Located an indirect 50 miles south of Lake Tahoe, the region’s mesmerizing bevy of valleys, volcanic peaks, and thick forests captivate wide-eyed travelers throughout the summer. However, come November the blankets of forests are topped with a snowy comforter measurable in feet, not inches. In fact, the teeny unincorporated community of Tamarack holds the record for deepest snowpack in North America – an astounding 37.5 feet – in March 1911. Thus, you can imagine the variety of winter playgrounds available along the corridor for the adventurous.

To keep byway visitors safe, communicating local weather conditions accurately is paramount. Officials excel at using live cameras, radio transmission, hotline, and social media updates to keep motorists informed. In 2019, the byway closed on November 26; it likely won’t reopen until the Friday before Memorial Day, conditions allowing.

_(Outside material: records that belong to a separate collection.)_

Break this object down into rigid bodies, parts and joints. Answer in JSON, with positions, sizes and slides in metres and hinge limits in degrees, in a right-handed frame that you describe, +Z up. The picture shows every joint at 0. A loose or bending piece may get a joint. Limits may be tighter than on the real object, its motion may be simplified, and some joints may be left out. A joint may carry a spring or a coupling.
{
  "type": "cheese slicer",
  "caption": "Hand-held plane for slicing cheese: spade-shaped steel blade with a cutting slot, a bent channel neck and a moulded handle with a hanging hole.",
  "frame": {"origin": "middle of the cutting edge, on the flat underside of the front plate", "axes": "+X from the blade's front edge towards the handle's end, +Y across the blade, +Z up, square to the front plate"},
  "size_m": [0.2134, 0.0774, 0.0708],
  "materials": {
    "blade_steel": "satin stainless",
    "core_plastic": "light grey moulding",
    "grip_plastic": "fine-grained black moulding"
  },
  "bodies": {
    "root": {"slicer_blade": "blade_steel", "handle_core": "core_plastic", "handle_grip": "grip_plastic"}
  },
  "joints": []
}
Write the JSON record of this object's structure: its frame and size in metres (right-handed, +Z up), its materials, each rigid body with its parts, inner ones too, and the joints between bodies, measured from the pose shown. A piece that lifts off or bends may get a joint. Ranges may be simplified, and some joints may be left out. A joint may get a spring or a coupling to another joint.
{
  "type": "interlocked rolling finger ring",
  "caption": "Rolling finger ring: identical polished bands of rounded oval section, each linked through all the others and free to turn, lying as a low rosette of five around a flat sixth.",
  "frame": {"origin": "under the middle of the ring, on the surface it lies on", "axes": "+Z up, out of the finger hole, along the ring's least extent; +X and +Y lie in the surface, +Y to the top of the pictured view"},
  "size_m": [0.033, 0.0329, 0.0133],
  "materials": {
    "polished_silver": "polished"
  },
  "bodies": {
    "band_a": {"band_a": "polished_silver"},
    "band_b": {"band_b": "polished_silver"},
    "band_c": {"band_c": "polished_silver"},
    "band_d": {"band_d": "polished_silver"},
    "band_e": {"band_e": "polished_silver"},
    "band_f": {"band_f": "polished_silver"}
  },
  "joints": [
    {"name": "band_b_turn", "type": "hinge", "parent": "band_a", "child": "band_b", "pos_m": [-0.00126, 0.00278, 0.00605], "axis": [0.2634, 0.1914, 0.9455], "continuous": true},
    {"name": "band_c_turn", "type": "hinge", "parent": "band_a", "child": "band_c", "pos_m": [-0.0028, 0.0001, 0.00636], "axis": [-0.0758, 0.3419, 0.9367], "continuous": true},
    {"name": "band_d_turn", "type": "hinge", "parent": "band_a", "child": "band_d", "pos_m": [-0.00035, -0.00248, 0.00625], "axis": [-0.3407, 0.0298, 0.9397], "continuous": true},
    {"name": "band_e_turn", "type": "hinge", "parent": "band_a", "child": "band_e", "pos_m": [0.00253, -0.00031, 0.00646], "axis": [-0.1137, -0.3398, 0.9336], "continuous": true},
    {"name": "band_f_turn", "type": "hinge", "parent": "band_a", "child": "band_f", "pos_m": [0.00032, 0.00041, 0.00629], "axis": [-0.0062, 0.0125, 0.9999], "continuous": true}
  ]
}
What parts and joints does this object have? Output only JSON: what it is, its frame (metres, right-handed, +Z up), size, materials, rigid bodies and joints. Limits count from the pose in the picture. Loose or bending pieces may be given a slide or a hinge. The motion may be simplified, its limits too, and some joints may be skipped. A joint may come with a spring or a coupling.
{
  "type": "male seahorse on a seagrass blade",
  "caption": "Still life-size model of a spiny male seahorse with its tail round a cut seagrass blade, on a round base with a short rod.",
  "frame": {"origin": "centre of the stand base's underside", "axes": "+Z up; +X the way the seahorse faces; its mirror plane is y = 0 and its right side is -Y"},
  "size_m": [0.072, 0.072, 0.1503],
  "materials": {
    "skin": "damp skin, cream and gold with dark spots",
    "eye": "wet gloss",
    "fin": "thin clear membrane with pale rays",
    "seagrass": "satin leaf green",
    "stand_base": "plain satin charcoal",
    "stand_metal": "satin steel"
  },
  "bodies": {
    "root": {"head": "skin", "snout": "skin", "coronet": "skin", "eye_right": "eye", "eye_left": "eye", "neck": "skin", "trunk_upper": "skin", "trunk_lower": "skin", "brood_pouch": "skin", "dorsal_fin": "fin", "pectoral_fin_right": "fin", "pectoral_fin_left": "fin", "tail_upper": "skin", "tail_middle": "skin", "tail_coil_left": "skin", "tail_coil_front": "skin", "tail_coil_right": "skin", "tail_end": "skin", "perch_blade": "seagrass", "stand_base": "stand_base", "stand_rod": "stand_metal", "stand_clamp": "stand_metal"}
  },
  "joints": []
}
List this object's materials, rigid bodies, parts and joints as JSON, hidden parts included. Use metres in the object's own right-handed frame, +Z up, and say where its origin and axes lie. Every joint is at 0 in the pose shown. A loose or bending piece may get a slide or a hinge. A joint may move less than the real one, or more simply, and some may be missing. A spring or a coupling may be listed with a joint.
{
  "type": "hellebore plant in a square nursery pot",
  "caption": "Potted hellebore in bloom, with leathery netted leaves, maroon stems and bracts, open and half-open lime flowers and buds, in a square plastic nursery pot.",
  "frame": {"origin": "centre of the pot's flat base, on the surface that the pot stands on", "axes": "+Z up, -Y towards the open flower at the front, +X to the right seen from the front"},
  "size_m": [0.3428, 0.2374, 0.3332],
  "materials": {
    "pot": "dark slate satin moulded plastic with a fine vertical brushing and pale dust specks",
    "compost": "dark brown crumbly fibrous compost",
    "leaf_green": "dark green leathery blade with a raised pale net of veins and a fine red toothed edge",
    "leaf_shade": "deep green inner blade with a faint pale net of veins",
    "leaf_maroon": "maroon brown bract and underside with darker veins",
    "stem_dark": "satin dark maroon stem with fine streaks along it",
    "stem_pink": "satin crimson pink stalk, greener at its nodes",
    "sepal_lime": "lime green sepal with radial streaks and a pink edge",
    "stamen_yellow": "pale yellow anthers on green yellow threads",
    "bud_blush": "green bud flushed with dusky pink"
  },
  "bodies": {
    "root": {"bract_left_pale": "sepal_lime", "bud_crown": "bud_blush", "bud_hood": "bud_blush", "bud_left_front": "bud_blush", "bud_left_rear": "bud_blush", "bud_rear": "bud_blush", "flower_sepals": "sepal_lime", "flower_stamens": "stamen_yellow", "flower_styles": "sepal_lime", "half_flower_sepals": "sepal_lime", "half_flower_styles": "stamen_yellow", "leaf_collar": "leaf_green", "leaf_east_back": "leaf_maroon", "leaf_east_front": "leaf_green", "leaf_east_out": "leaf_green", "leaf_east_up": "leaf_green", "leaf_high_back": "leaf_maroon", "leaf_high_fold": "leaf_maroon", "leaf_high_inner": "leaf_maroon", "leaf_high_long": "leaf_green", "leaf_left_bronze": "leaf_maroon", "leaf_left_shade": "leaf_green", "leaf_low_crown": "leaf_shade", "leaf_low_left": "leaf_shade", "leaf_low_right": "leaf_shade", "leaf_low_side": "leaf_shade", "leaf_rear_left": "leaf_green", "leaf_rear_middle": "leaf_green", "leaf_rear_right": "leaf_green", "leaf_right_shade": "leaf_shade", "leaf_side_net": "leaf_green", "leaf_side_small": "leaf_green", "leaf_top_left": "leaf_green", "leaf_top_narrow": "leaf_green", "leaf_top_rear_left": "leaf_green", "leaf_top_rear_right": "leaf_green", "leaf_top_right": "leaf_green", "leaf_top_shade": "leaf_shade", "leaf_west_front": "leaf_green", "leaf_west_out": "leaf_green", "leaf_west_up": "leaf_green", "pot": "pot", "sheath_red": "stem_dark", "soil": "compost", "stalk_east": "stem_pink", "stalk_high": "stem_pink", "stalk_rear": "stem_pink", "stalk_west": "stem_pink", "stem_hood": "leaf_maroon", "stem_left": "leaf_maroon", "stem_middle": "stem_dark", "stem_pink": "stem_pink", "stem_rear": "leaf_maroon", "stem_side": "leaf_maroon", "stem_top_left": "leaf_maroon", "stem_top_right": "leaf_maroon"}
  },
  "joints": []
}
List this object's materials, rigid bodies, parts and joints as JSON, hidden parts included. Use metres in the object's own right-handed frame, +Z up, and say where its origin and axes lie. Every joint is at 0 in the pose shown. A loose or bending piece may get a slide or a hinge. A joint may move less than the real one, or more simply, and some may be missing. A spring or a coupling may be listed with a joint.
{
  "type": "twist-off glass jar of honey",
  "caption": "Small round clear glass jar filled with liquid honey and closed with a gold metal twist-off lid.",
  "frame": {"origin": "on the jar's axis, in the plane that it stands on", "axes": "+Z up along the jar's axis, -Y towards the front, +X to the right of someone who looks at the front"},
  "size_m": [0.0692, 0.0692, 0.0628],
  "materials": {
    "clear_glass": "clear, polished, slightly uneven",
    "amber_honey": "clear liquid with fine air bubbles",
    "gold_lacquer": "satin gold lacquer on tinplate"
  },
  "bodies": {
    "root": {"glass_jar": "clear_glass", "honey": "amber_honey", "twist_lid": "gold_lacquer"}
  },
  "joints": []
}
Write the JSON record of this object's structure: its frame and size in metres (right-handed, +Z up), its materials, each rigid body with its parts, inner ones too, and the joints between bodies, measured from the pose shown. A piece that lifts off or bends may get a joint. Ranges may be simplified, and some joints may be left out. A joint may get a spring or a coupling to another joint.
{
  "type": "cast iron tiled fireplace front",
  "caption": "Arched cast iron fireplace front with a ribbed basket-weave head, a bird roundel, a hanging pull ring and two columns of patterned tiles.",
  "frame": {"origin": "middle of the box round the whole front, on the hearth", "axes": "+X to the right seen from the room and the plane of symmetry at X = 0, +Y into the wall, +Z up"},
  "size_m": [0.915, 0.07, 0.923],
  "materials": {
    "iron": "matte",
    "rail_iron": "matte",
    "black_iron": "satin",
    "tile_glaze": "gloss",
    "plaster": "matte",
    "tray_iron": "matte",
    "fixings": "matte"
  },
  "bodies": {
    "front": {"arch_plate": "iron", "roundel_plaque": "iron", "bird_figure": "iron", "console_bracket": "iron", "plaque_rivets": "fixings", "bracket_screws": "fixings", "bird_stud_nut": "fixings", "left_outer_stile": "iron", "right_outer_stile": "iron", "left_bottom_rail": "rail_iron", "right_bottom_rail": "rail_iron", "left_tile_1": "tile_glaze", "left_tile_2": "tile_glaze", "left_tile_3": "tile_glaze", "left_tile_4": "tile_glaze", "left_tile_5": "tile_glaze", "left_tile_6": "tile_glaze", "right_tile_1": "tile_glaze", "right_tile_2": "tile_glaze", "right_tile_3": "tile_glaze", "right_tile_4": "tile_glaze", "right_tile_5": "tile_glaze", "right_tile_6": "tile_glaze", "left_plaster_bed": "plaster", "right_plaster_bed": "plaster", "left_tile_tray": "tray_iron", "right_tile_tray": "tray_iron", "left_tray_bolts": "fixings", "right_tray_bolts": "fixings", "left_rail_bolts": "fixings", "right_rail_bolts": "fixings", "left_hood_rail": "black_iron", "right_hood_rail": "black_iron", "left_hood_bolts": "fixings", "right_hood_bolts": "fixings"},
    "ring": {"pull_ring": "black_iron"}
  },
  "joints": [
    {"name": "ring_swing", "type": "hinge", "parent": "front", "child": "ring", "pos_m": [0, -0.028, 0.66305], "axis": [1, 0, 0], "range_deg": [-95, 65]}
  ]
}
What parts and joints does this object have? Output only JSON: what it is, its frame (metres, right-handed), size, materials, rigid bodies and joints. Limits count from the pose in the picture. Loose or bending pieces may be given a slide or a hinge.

The history of this vertiginous road is as nuanced as the bark patterns on its abundant conifers. First used by Natives, trappers, and traders, the route now known as the byway was more firmly established after the 1848 California gold discovery and subsequent silver mining boom in Nevada. The road’s namesake, “Major” J.A.N. Ebbetts, led miners and surveyors over the Sierra Nevada in the mid-nineteenth century before dying in an 1854 steamer explosion.

When the pass reopens in May or June, a contemplative modern traveler may wonder if those who crossed these peaks for resource extraction ever saw the irony in traversing paradise to seek fortune. As the evening sun gently gilds the byway’s ageless vistas, one may realize the world’s greatest treasures needn’t be mined, but rather preserved and enjoyed responsibly. No matter the season.